- Exercise -
List, from the lines below, each one with "bedspread" in it.

- Dataset section -
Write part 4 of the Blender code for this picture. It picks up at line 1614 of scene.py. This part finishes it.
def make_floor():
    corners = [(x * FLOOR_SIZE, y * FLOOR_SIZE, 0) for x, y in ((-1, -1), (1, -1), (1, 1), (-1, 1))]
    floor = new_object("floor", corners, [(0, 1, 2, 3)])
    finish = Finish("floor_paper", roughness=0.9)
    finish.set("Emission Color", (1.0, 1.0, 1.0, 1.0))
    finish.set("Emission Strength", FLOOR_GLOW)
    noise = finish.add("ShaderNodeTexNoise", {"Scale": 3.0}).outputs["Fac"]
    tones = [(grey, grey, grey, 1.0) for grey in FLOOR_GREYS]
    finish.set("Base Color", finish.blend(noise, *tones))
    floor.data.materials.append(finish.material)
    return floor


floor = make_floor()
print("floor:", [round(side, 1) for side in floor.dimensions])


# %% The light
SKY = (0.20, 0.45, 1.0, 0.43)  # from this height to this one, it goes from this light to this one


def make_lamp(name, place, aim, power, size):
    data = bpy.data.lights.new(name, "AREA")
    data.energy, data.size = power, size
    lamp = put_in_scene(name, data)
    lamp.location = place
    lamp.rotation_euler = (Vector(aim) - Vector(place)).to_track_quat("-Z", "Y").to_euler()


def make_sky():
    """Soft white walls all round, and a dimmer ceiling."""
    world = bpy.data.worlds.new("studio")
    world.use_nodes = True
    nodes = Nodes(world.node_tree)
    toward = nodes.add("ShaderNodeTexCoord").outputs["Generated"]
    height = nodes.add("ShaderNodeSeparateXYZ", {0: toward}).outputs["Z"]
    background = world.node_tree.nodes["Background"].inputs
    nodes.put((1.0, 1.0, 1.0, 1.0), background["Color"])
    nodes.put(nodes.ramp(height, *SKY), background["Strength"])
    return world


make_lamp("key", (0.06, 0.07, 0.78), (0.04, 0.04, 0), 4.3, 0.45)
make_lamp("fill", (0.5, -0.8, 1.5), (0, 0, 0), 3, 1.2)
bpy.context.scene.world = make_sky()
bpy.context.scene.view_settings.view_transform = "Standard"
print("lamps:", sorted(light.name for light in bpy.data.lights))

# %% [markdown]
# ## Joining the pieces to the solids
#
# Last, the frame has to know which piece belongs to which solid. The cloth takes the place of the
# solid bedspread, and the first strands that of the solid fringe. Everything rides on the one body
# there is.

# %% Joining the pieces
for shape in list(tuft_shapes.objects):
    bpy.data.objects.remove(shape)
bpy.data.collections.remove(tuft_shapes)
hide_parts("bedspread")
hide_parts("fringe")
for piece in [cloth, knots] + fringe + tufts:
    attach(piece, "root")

- Solution -
# solid bedspread, and the first strands that of the solid fringe. Everything rides on the one body
hide_parts("bedspread")